One can scarcely imagine the carnage, the courage it must have taken, to stand and be cut down rather than, as many of Harold's volunteers had done, run for the cover of the trees, but they did. And it is to those men, Harold's housecarls, that this novel owes its existence.

Ranulf, Guthrum, Cnut and the rest of Harold's housecarls are purely fictional characters but the lives they led, and the manner of their deaths, are as heroic as men of any age. To stand on the spot at Caldbec Hill (renamed "Senlac Hill" by the Normans and meaning, literally, "Bloody Lake") where Harold is said to have been slain amongst the wreckage of his army is a vastly moving experience and the visitor comes away with the feeling of great sadness.

Edith Swanneshals, the mother of Harold's three children actually existed and was reputed to be a great beauty. She was present at the battle and it is to her, and to Harold's injunction that she be taken to safety that Ranulf owes his life. He failed in his mission because, sadly, Edith was captured by the Normans and after the battle was required to identify the body of her lover "from marks on his body known only to her." Can any widow have ever had a sadder task to perform? Later that night she took her own life with poison.
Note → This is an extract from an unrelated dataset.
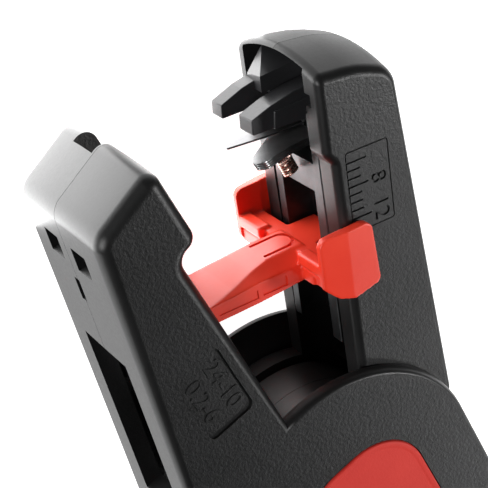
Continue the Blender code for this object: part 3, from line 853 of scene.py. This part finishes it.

For any student wishing to know more on the subject there are any number of excellent books presently available. And for those who want to know something of the battle that cannot be gained from books let them travel to the town of Battle in East Sussex and follow the ridge, now a metalled footpath, where Harold planted his Standards, and then head north, over the crest, to the east of Battle Abbey, to where a memorial stone and an inscription marks the place where Harold fell, and England changed forever.